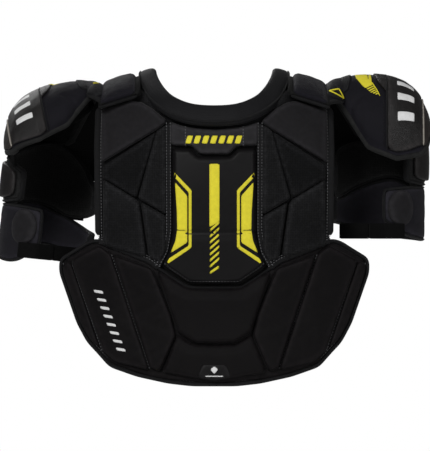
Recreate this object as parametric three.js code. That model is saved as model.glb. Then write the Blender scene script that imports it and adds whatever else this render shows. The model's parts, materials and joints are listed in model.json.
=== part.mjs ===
// Senior ice hockey shoulder pads, opened out as they hang, in millimetres.
// X runs to the wearer's right as the back is seen, +Z is up, and the back faces -Y.
// The origin is the middle of the neck opening, level with the shoulder line.
//
// Nearly every piece is a slab: a flat outline laid on a curved surface and given a thickness. The
// surfaces are the back, the chest, the arch of each shoulder, the bent arch of each cap and the
// round of each upper arm. Paired pieces are drawn once, on the +X side, and mirrored.

import * as THREE from 'three';
import { mergeVertices } from 'three/addons/utils/BufferGeometryUtils.js';

// ---------------------------------------------------------------- driving dimensions

const TORSO_DEPTH = 105; // neck axis to the inner face of the back and of the chest
const TORSO_HALF_WIDTH = 160;
const BACK_CURL = 35; // how far the back's side edge comes forward
const CHEST_CURL = 20;
const SHOULDER_LEAN = 22; // how far the top of the torso leans towards the neck
const LEAN_START = -140;
const LUMBAR_HOLLOW = 10;
const HOLLOW_LEVEL = -265;
const HOLLOW_SPREAD = 80;

// Heights of each layer above the surface that it lies on: inner face, outer face.
const LINER = [0, 4];
const PAD = [6, 18];
const SPINE = [6, 20];
const LUMBAR_PAD = [6, 16];
const EDGE_PAD = [6, 13];
const NECK_TRIM = [0, 14];

const COLLAR_THICKNESS = 13;
const COLLAR_STATIONS = 26;

const YOKE_INNER_X = 104;
const YOKE_PAD_X = [107, 153];
const YOKE_LINER_X = [104, 150];
const YOKE_CREST = 21;
const YOKE_SLOPE = 0.31; // the shoulder falls this much for each millimetre outwards
const YOKE_REACH = 70; // degrees over the shoulder, to the front and to the back
const YOKE_PAD_ARCH = { spread: 86, fall: 26, rise: 2 };
const YOKE_LINER_ARCH = { spread: 60, fall: 22, rise: -4 };
const YOKE_PAD = [0, 17];
const YOKE_LINER_STEPS = [20, 50]; // degrees and millimetres; the middle step is the flat seat

const CAP_HINGE = [154, 0, 28];
const CAP_SHELL = [-6.5, -1.5];
const CAP_LINER = [-13, -8.5];
const CAP_CREST = [0.5, 3];
const CAP_TAB = [0.7, 3.2];

const ARM_HINGE = [283, 0, -47];
const ARM_CENTRE = [222, 0];
const ARM_SPREAD = 56; // half the arm's width inside the guard
const ARM_DEPTH = 46;
const UPPER_GUARD_TOP = -52;
const LOWER_GUARD_TOP = -117;
const GUARD_PAD = [0, 10];
const GUARD_PLATE = [12, 15];
const LOWER_PAD = [0, 9];
const ARM_STRAP_LEVELS = [-187, -166];

const SIDE_STRAP_LEVELS = [-272, -240];
const STRAP_THICKNESS = 3;

const TORSO_STEP = 36; // longest edge of a facet
const TORSO_STEPS = [TORSO_STEP, TORSO_STEP];
const ARM_STEPS = [24, 20]; // along and across, in millimetres or degrees

// How each side hangs: the cap's droop and the arm's swing in degrees, the arm's shift, and how far
// the cap's back and front lobes are spread and let down.
const SIDES = [
  { name: 'right', sign: 1, droop: 0, swing: 0, shift: [0, 0, 0], back: [1, 1], front: [1, 1] },
  { name: 'left', sign: -1, droop: 12, swing: 6, shift: [-5, 12, -23], back: [1.3, 0.6], front: [0.92, 0.8] },
];

const FINISH = {
  liner: { color: 0x1d1d1f, roughness: 0.95, metalness: 0 },
  quilt: { color: 0x3a3a3c, roughness: 0.92, metalness: 0 },
  plate: { color: 0x2b292c, roughness: 0.6, metalness: 0 },
  lumbar: { color: 0x363234, roughness: 0.8, metalness: 0 },
  collar: { color: 0x38373a, roughness: 0.85, metalness: 0 },
  neoprene: { color: 0x3d3c44, roughness: 0.85, metalness: 0 },
  leather: { color: 0x3f3c3c, roughness: 0.55, metalness: 0 },
  elastic: { color: 0x232323, roughness: 0.9, metalness: 0 },
};

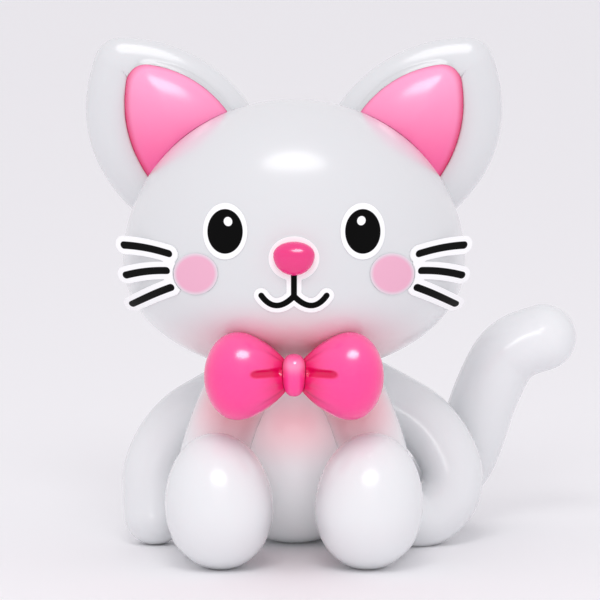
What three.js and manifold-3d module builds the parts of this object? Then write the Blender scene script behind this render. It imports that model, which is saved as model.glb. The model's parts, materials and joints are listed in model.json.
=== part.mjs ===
// A sitting cat made of air-filled latex balloons, with a bow tie and a sticker face.
// Millimetres, +Z up, the cat faces -Y. The origin is where the body balloon rests on the floor.

import * as THREE from 'three';
import * as BufferGeometryUtils from 'three/addons/utils/BufferGeometryUtils.js';
import { TessellateModifier } from 'three/addons/modifiers/TessellateModifier.js';
import Module from 'manifold-3d';

const wasm = await Module();
wasm.setup();

// Fits between neighbours
const contactGap = 0.3;
const floorPress = 2;
const neckPress = 25;

// Body and head balloons
const bodyHalfWidth = 80;
const bodyHalfDepth = 84;
const bodyHeight = 185;
const bodyWidestHeight = 85;
const headRadius = 154;
const headRise = 146;
const headDrop = 99;
const headForward = 25;

// Ear tubes and the pink balloons in them
const earTubeRadius = 25;
const earSetback = 64;
const earOuterFootShare = 0.83;
const earInnerFootShare = 0.4;
const earHeight = 101;
const earLean = 14;
const earBendSwell = 1.015;
const earBendDome = 0.3;
const earOuterBulge = 19;
const earInnerBulge = 13;
const innerEarInset = 7;
const innerEarPeak = 10.5;
const innerEarFootInset = 6;
const innerEarOuterBulge = 17.7;
const innerEarInnerBulge = 17;
const innerEarForward = 18;
const innerEarFrontDepth = 22;
const innerEarBackDepth = 30;
const innerEarRounding = 0.13;

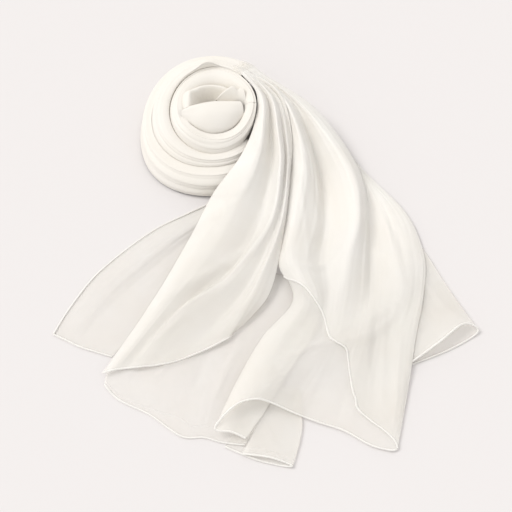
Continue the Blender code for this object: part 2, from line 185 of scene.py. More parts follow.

------------------------------------------------------------

Your task: Only the lines from the one containing "What three.js and" through the one containing "wasm.setup();" are to be extracted, exactly as they appear, with both ends included.

Output of the task:
What three.js and manifold-3d module builds the parts of this object? Then write the Blender scene script behind this render. It imports that model, which is saved as model.glb. The model's parts, materials and joints are listed in model.json.
=== part.mjs ===
// A sitting cat made of air-filled latex balloons, with a bow tie and a sticker face.
// Millimetres, +Z up, the cat faces -Y. The origin is where the body balloon rests on the floor.

import * as THREE from 'three';
import * as BufferGeometryUtils from 'three/addons/utils/BufferGeometryUtils.js';
import { TessellateModifier } from 'three/addons/modifiers/TessellateModifier.js';
import Module from 'manifold-3d';

const wasm = await Module();
wasm.setup();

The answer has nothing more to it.